目录
AdaBoost.M2出处
本文参考paper《Experiments with a New Boosting Algorithm》
Experiments with a New Boosting Algorithm论文地址
论文指出AdaBoost.M1的主要缺点:
The main disadvantage of AdaBoost.M1 is that it is unable to handle weak hypotheses with error greater than 1/2.when class num > 2, the requirement that the error be less than 1/2 is quite strong and may often be hard to meet.
AdaBoost.M1不能够处理错误率大于0.5的弱假设,并且现实中要求错误率大于0.5是很难满足的强假设。
AdaBoost.M解决AdaBoost.M1缺点的方式:
Method:extending the communication between the boosting algorithm and the weak learner.
Advantage :
the boosting algorithm can focus the weak learner not only on hard-to-classify examples, but more specifically, on the incorrect labels that are hardest to discriminate.(主要因为使用了伪标签、模糊的分数和使用伪损失)
具体的Methods:
1. give the weak learning algorithm more expressive power
a. allow the weak learner to generate more expressive hypotheses, which, rather than identifying a single label in Y, instead choose a set of “plausible” labels.This may often be easier than choosing just one label.(生成一个似是而非的标签,例如手写数字,生成7和9两个标签)
b.allow the weak learner to indicate a “degree of plausibility.” Thus, each weak hypothesis outputs a kdim [0, 1] vector.(学习器可以输出一个非概率值的处于[0, 1]之间的的似乎可信的值。)

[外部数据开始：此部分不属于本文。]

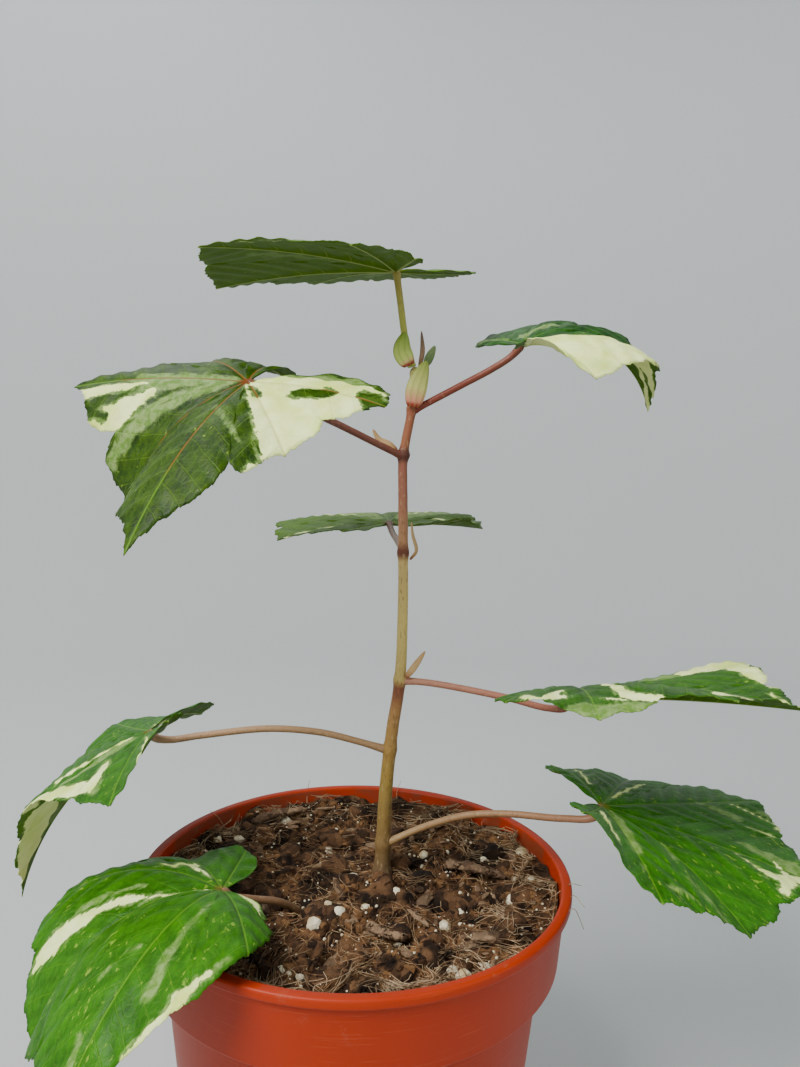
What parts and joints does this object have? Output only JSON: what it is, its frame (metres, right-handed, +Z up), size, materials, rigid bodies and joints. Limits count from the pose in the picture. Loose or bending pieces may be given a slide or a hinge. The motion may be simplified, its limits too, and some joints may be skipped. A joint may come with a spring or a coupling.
{
  "type": "potted hibiscus",
  "caption": "Young hibiscus shrub with one upright stem and lobed cream-and-green leaves on long stalks, growing in a round plastic pot filled with potting mix.",
  "frame": {"origin": "centre of the pot's flat underside", "axes": "+Z up along the pot's axis, +X to the right and +Y away as the plant is looked at, with the lowest leaf leaning out over the rim at -X -Y"},
  "size_m": [0.2292, 0.166, 0.2851],
  "materials": {
    "pot_plastic": "satin terracotta-orange plastic",
    "potting_mix": "crumbly dark brown peat and coconut fibre",
    "stem_bark": "dull olive and brown young bark",
    "leaf_stalk": "smooth dull skin",
    "leaf_blade": "satin leaf, dark green, mid green and cream",
    "green_scale": "satin yellow-green leaf scale",
    "dry_scale": "dry brown papery scale"
  },
  "bodies": {
    "root": {"pot": "pot_plastic", "soil": "potting_mix", "stem": "stem_bark", "leaf_1": "leaf_blade", "leaf_2": "leaf_blade", "leaf_3": "leaf_blade", "leaf_4": "leaf_blade", "leaf_5": "leaf_blade", "leaf_6": "leaf_blade", "leaf_7": "leaf_blade", "leaf_8": "leaf_blade", "stalk_1": "leaf_stalk", "stalk_2": "leaf_stalk", "stalk_3": "leaf_stalk", "stalk_4": "leaf_stalk", "stalk_5": "leaf_stalk", "stalk_6": "leaf_stalk", "stalk_7": "leaf_stalk", "stalk_8": "leaf_stalk", "tip_scale_left": "green_scale", "tip_leaflet": "green_scale", "sheath_scale": "green_scale", "tip_scale_brown": "dry_scale", "dry_scale_upper": "dry_scale", "dry_scale_middle": "dry_scale", "dry_scale_lower": "dry_scale"}
  },
  "joints": []
}
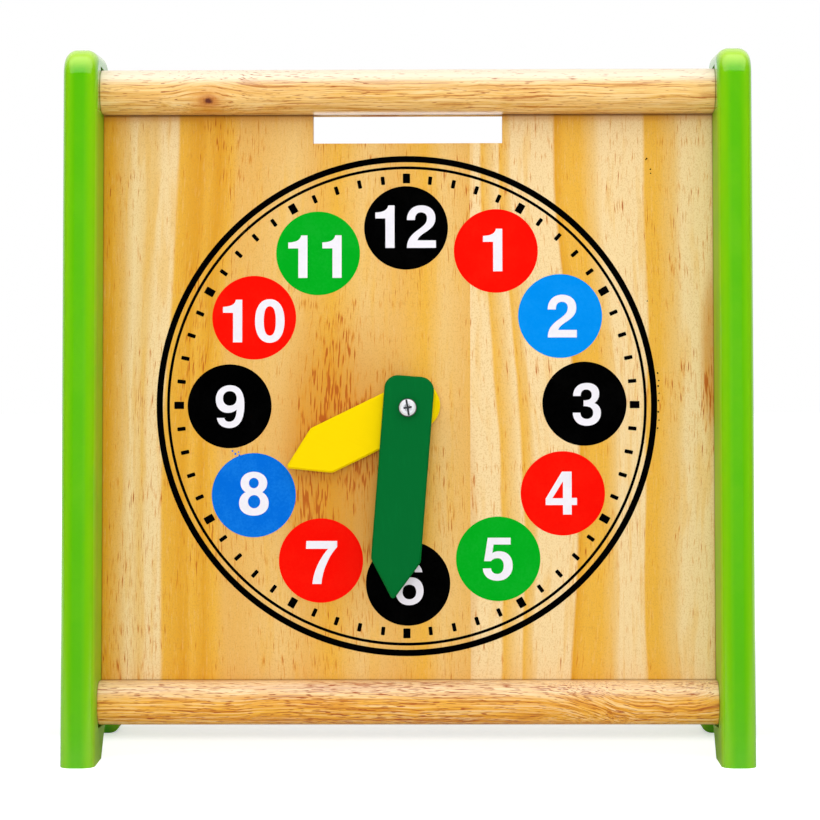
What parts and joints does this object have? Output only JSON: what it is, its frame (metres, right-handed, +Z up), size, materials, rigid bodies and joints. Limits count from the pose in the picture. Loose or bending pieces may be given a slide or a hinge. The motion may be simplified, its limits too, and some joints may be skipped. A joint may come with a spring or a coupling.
{
  "type": "geared teaching clock",
  "caption": "Free-standing wooden clock for teaching the time: a printed dial panel between two painted side boards, with hands turned by an open gear train behind the panel.",
  "frame": {"origin": "centre of the bounding box in plan, on the floor the feet stand on", "axes": "+Z up, +X to the right as seen from the front, +Y from the dial towards the back"},
  "size_m": [0.3, 0.12, 0.311],
  "materials": {
    "board_paint": "gloss lime-green paint on solid wood",
    "rail_wood": "clear-lacquered rubberwood with a knot",
    "panel_wood_dark": "clear-lacquered pine, honey-coloured, printed",
    "panel_wood_light": "clear-lacquered pine, pale, printed",
    "minute_hand_paint": "satin dark-green paint",
    "hour_hand_paint": "satin yellow paint",
    "screw_zinc": "bright zinc plate",
    "axle_steel": "turned",
    "bush_brass": "turned",
    "hour_gear_plastic": "moulded, satin",
    "minute_gear_plastic": "moulded, satin",
    "idler_gear_plastic": "moulded, satin",
    "post_plastic": "moulded, satin",
    "clear_plate": "clear acrylic, polished"
  },
  "bodies": {
    "frame": {"side_board_left": "board_paint", "side_board_right": "board_paint", "bottom_rail": "rail_wood", "top_rail": "rail_wood", "panel_board_wide": "panel_wood_dark", "panel_board_narrow": "panel_wood_light", "dial_bush": "bush_brass", "idler_axle": "axle_steel", "back_plate": "clear_plate", "plate_posts": "post_plastic", "plate_screws": "screw_zinc"},
    "minute": {"minute_hand": "minute_hand_paint", "hand_screw": "screw_zinc", "minute_arbor": "axle_steel", "cannon_pinion": "minute_gear_plastic"},
    "hour": {"hour_hand": "hour_hand_paint", "hour_pipe": "bush_brass", "hour_wheel": "hour_gear_plastic"},
    "idler": {"minute_wheel": "idler_gear_plastic", "minute_pinion": "idler_gear_plastic"}
  },
  "joints": [
    {"name": "minute_spin", "type": "hinge", "parent": "frame", "child": "minute", "pos_m": [0, -0.04724, 0.15518], "axis": [0, 0.9966, -0.0819], "continuous": true},
    {"name": "hour_spin", "type": "hinge", "parent": "frame", "child": "hour", "pos_m": [0, -0.04724, 0.15518], "axis": [0, 0.9966, -0.0819], "continuous": true},
    {"name": "idler_spin", "type": "hinge", "parent": "frame", "child": "idler", "pos_m": [0, -0.05093, 0.11033], "axis": [0, 0.9966, -0.0819], "continuous": true}
  ],
  "couplings": [
    {"joint": "hour_spin", "follows": "minute_spin", "ratio": 0.083333},
    {"joint": "idler_spin", "follows": "minute_spin", "ratio": -0.33333}
  ]
}
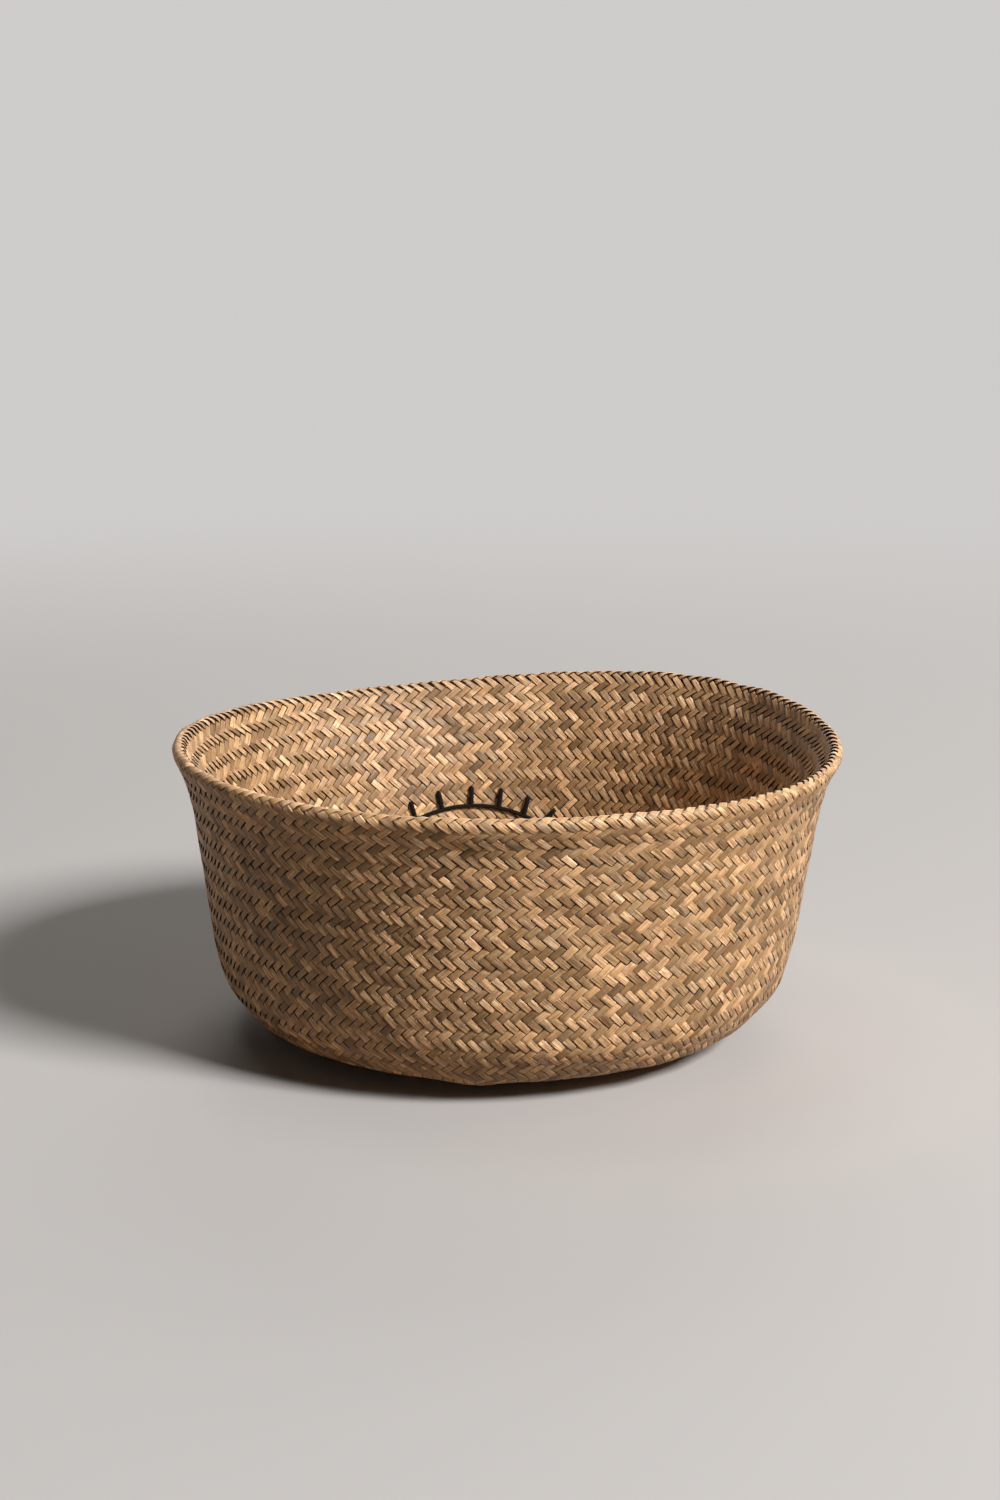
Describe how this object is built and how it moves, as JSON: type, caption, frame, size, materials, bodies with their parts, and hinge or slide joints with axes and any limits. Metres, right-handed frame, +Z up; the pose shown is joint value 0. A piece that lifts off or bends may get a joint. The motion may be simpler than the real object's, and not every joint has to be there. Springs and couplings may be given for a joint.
{
  "type": "belly basket",
  "caption": "Round belly basket plaited from flat natural strips, its upper half pushed down inside to make a wide double-walled bowl with a stitched closed eye on the inner wall.",
  "frame": {"origin": "on the floor, at the middle of the bounding box's bottom face, which is under the middle of the rim", "axes": "+Z up along the basket's axis, -Y towards the picture's camera, so that the stitched eye is on the +Y side of the inner wall"},
  "size_m": [0.4022, 0.3977, 0.1862],
  "materials": {
    "plait_outer": "plaited dried grass strips, satin, fine lengthwise grain",
    "plait_rim": "plaited dried grass strips bent over the fold",
    "plait_inner": "plaited dried grass strips, satin, fine lengthwise grain",
    "plait_hem": "strip ends turned back into a bead",
    "black_yarn": "matte twisted yarn"
  },
  "bodies": {
    "basket": {"woven_base": "plait_outer", "shoulder": "plait_outer", "outer_wall": "plait_outer", "rim_fold": "plait_rim", "inner_wall": "plait_inner", "lid_stitch": "black_yarn", "lash_1": "black_yarn", "lash_2": "black_yarn", "lash_3": "black_yarn", "lash_4": "black_yarn", "lash_5": "black_yarn", "lash_6": "black_yarn"},
    "mouth": {"mouth_hem": "plait_hem"}
  },
  "joints": [
    {"name": "unfold", "type": "slide", "parent": "basket", "child": "mouth", "axis": [0, 0, 1], "range_m": [0, 0.27], "deforming": ["inner_wall", "lid_stitch", "lash_1", "lash_2", "lash_3", "lash_4", "lash_5", "lash_6"]}
  ]
}
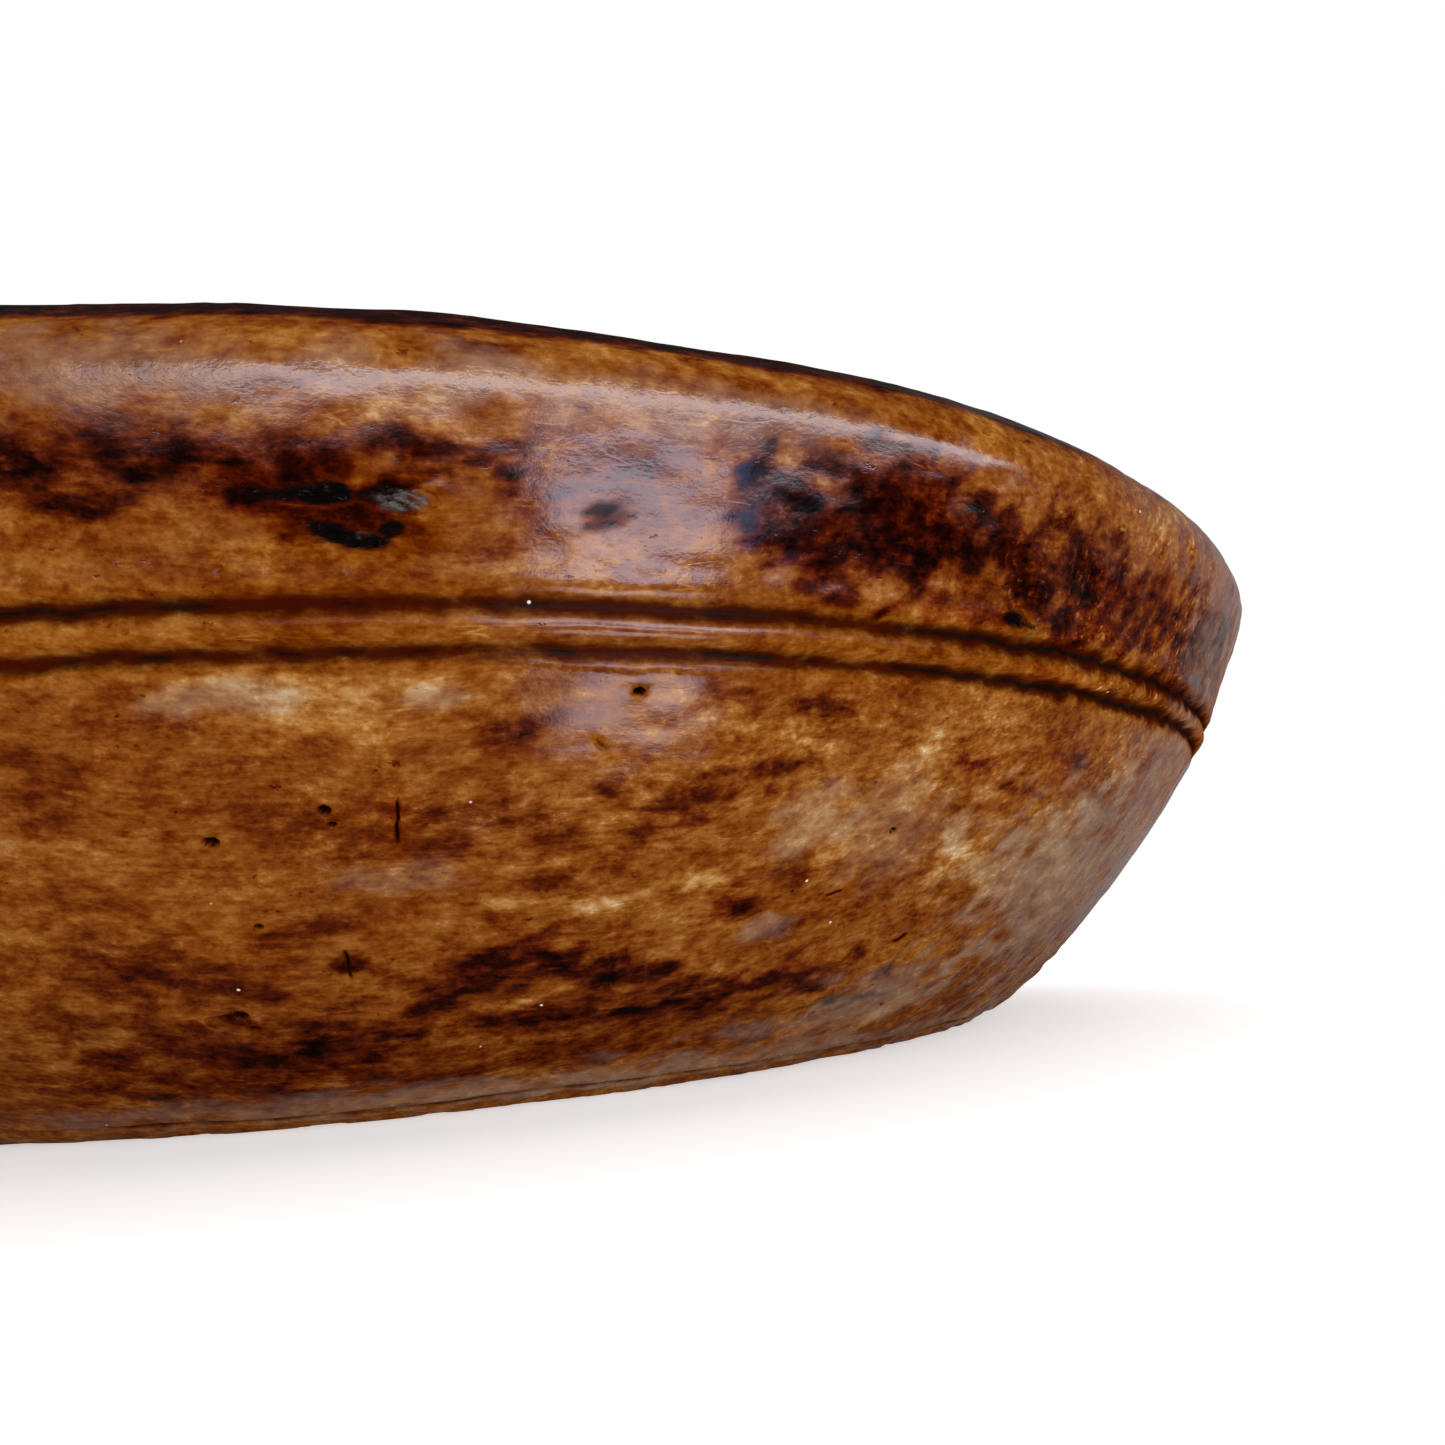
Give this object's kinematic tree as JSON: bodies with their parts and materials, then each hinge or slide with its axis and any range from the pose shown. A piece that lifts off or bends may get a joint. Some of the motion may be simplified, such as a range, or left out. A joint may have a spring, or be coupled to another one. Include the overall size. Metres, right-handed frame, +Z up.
{
  "type": "turned wooden bowl",
  "caption": "Large shallow turned wooden feed bowl with a beaded band of grooves, a rounded shoulder under the rim, a grooved foot and dead knots set in its wall.",
  "frame": {"origin": "centre of the foot ring, in the plane that the bowl rests on", "axes": "+Z up along the axis that the bowl was turned on; the grain runs along X; the two knots are on the -Y side"},
  "size_m": [0.4598, 0.4598, 0.1015],
  "materials": {
    "turned_wood": "old wax polish over darkened, mottled hardwood",
    "knot_wood": "red-brown dead knot, waxed",
    "black_bark": "black cracked bark and dead wood, dull",
    "hard_pitch": "hard grey-black pitch, glossy"
  },
  "bodies": {
    "root": {"bowl_body": "turned_wood", "rim_knot": "knot_wood", "knot_bark": "black_bark", "knot_filler": "hard_pitch", "pin_knot": "black_bark"}
  },
  "joints": []
}
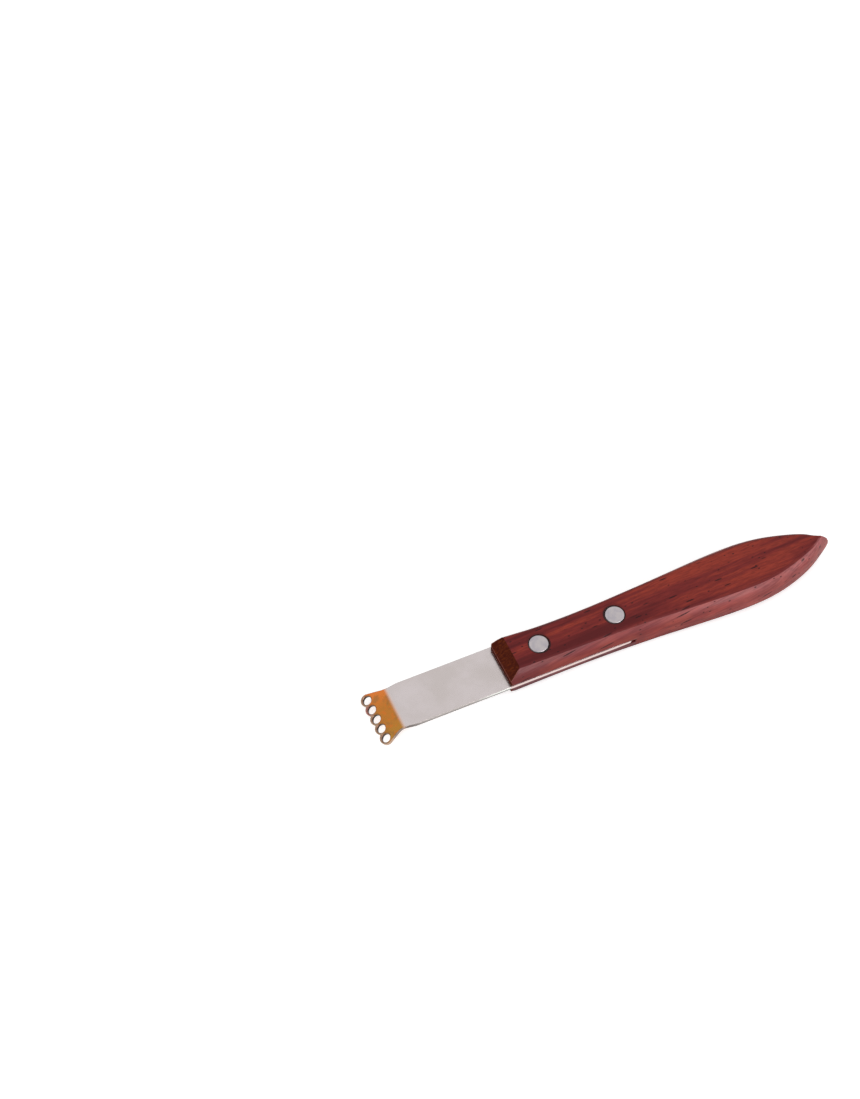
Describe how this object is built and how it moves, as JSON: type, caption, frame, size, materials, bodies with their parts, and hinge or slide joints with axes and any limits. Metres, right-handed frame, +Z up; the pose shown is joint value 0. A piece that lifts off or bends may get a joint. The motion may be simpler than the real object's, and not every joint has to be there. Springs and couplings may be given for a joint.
{
  "type": "citrus zester",
  "caption": "Hand citrus zester: a flat steel blade with a bent-down head of sharp-edged cutting holes, riveted into a saw kerf in a shaped hardwood handle.",
  "frame": {"origin": "on the table under the middle of the tool: centre of the bounding box in X and Y, at the underside of the handle in Z", "axes": "+X runs along the tool from the cutting head to the butt of the handle, +Y runs across it to the left of someone who looks along +X, +Z points up out of the flat top of the handle"},
  "size_m": [0.1524, 0.0202, 0.0112],
  "materials": {
    "handle_wood": "oiled satin",
    "blade_steel": "fine satin",
    "rivet_metal": "matte"
  },
  "bodies": {
    "root": {"handle": "handle_wood", "blade": "blade_steel", "front_rivet_tube": "rivet_metal", "front_rivet_pin": "rivet_metal", "rear_rivet_tube": "rivet_metal", "rear_rivet_pin": "rivet_metal"}
  },
  "joints": []
}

2.place a more complex requirement on the performance of the weak hypotheses.Rather than using the usual prediction error, we ask that the weak hypotheses do well with respect to a more sophisticated error measure that we call the pseudo-loss(不使用M1使用的错误率,而是使用“伪损失”。)
M1和M2的算法流程对比:
总结共同点和区别:
-
M1和M2都给难分类的样本更大的权重,但是M2不仅关注难样本,还关注难区分的标签。
-
M2使用一种新的loss,M1使用错误率。
-
M2对于分类器的输出使用伪标签和模糊的分数值。